Opinión

Croniquilla viajera

En este penúltimo viaje, igual a otros ya perdidos entre la memoria apretujada, íbamos de la mano de Stendhal, el autor de ‘La Cartuja de Palma’, cicerón de lujo cuya compañía implícita, al saber tasar la obra humana, fue de una ayuda inconmensurable.

Al describir unas ánforas añosas o simplemente un paisaje bucólico, se convierte en el primer precursor del turismo tal como lo conocemos hoy, aunque ya no se miren las obras bellas con igual celo. Solemos viajar más y observamos menos.

‘Paseos por Roma’ es fruto de tres viajes a Italia, el primero en 1800 cuando acompaña a las tropas de Napoleón y se instala, siendo subteniente de caballería, en Milano (Milán). En ese tiempo, tras haber seguido con pasión y celo desmedido al Gran Corso, descubrió que el poder supremo envilece y, cuando llega al límite máximo, es un frenesí que arruina la propia autoridad, la embriaga y le causa una especie de delirio.

Once años después regresa para comenzar su ‘Historia de la pintura en Italia’, cae en los brazos de Angélin Bereyter y es el inicio de un turbión amoroso en las tierras de Petrarca.

En julio de 1827, en compañía de un grupo de amigos, entre los que hay varias damas, viaja a Nápoles, Ischia, Roma y Firenze (Florencia). Llega a Milán de regreso a París, y es expulsado por la policía austríaca en ese entonces dueña de la ciudad.

A la búsqueda de un empleo en las orillas del Sena, trabaja en el vademécum de la Ciudad Eterna, y cuyo texto en estos momentos, mientras hilvano la croniquilla, se aletarga sobre la mesita de noche en el apartamento cercano a los Jardines de Viveros en Valencia, ciudad mediterránea en la que hemos encallado y será ya el reposo definitivo.

En sus hojas manuscritas, Stendhal advierte que esas letras son el resultado de una caminata, y fueron escritas sobre el terreno o por la tarde al regresar, ya cansado, al hotel. “Supongo –dice mirando al Tíber– que alguna vez alguien llevará uno de estos volúmenes en su bolsillo al recorrer Roma por la mañana”.

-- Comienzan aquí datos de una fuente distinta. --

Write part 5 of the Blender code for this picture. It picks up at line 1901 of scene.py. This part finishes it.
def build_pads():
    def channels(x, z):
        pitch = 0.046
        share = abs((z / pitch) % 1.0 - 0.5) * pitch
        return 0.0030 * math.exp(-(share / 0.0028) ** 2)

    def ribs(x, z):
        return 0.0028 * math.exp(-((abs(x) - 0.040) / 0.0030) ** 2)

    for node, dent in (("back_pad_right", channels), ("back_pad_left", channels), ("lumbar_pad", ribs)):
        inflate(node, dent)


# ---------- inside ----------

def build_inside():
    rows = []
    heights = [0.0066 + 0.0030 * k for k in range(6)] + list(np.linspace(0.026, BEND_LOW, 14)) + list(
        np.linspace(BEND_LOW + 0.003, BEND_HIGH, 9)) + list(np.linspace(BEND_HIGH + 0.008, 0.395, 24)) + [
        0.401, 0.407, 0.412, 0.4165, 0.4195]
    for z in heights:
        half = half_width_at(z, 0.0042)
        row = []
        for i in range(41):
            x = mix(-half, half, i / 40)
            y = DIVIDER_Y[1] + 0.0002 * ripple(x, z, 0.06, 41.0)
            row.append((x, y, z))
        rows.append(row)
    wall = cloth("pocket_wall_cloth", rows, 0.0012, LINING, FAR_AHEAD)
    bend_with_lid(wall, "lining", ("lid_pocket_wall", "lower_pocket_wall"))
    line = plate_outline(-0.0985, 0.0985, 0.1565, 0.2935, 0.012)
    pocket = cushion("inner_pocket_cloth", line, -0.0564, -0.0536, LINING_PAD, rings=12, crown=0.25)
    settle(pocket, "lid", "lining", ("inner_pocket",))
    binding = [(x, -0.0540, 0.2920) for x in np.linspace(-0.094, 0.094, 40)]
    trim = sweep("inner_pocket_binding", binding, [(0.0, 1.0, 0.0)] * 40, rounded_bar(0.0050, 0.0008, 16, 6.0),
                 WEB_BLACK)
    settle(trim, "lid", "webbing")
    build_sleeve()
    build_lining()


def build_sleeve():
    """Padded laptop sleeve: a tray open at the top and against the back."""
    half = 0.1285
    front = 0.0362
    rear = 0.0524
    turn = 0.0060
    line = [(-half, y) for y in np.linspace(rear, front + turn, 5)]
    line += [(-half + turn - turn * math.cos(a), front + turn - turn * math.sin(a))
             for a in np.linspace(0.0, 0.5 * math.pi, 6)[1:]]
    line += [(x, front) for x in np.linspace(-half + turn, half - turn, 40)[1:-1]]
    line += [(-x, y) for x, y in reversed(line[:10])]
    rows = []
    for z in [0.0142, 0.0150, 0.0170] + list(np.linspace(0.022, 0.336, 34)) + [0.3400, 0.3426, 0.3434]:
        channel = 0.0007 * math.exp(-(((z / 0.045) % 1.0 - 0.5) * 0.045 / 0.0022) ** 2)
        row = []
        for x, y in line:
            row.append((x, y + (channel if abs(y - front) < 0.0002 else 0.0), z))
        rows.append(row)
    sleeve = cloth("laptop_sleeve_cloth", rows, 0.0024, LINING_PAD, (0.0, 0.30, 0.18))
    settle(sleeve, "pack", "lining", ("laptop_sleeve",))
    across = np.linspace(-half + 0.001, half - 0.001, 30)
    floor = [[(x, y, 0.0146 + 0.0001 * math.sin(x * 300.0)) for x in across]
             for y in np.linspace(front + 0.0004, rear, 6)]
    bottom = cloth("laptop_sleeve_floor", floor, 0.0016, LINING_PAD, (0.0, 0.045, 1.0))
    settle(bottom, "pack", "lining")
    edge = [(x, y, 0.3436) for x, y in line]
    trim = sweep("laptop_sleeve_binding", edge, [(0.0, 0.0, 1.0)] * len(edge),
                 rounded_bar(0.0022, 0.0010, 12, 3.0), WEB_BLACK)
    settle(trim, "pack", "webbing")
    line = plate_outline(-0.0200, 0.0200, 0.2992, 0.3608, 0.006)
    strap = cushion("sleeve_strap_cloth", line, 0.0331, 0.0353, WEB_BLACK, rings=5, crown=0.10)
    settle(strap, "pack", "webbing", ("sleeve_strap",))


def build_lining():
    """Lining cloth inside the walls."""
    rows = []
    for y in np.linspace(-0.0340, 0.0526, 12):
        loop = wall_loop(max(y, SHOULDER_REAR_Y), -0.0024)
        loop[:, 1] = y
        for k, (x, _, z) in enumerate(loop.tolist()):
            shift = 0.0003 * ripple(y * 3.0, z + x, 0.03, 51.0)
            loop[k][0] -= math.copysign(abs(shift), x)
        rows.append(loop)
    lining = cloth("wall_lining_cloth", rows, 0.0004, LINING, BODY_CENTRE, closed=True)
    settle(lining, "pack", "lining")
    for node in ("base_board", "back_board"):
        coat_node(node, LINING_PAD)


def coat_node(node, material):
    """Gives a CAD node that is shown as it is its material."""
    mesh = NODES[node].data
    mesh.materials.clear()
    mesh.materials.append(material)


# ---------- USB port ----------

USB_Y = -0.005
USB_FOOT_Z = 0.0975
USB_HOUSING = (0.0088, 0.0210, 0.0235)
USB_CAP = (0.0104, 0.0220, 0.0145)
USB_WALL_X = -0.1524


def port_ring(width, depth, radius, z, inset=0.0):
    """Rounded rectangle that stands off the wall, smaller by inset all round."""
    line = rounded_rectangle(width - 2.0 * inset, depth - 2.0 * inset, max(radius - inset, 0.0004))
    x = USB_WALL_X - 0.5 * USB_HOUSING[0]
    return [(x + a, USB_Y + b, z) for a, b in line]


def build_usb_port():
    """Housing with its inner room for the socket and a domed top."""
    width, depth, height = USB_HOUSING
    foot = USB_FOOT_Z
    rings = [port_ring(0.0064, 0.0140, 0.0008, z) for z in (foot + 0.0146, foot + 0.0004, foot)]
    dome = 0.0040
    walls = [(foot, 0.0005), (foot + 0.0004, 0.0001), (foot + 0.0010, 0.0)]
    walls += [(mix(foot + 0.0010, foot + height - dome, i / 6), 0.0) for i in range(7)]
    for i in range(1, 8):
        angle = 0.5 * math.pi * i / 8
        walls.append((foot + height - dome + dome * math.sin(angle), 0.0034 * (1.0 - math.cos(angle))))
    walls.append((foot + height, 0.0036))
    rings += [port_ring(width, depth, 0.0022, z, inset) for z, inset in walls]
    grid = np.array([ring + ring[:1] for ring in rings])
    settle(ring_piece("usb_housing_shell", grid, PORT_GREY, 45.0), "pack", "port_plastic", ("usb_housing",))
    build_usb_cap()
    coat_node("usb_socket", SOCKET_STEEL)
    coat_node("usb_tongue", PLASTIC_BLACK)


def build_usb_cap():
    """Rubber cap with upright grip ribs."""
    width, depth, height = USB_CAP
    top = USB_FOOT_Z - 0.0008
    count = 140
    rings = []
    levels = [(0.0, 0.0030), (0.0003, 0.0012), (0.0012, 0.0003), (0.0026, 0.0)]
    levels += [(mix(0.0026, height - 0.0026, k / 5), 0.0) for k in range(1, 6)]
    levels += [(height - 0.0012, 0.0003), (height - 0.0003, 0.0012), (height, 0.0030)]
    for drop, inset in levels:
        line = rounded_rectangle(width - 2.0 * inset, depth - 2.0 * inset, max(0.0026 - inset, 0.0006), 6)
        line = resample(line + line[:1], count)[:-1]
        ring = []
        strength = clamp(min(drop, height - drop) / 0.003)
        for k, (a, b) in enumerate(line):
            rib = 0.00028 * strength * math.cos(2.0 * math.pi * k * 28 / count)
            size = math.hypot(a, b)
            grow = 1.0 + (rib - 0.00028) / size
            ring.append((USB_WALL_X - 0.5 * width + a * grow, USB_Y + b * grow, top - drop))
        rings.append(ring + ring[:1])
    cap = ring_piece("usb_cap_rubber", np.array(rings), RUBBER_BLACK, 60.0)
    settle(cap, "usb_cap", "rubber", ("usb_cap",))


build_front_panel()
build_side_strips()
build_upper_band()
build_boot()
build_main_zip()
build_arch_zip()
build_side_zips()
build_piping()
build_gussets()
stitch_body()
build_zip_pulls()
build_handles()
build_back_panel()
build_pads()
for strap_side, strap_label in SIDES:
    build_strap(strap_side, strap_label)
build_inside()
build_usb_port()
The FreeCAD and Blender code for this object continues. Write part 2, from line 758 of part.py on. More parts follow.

En esta ocasión nosotros no hemos tenido apego por esas páginas-guía, al haber preferido la Isla de Capri, las costas de Sorrento y los aledaños de Nápoles, es decir, volvimos a ser ambulantes de andar y ver reconvertidos en transeúntes de calzadas, tabernas, la lava en Pompeya y roquedales sombríos.

Roma, al reflejo de los pinos azuzados sabe, en la lejanía, a incienso y mirra. Las costas napolitanas a pescado salobre, pizza, vino macerado en las laderas del Vesubio, callejuelas tarambanas donde todo es posible a la clara luz de sus días incandescentes; farallones despellejados hacia Marina Grande, gaviotas casi reidoras, y paseos brumosos sin rumbo entre los torreones de las atalayas de Tiberio.

¿Y la vida tal como nos cobija? Un zumbido sobre las sendas del paseante. Sin ella nos sentiríamos parias, la libertad se congelaría y ya no seríamos viajeros, sino desterrados con la necesidad de cambiar a Stendhal por los poemas de Constantino Kavafis y buscar con ahínco la anhelada Ítaca de los arrecifes sin retorno.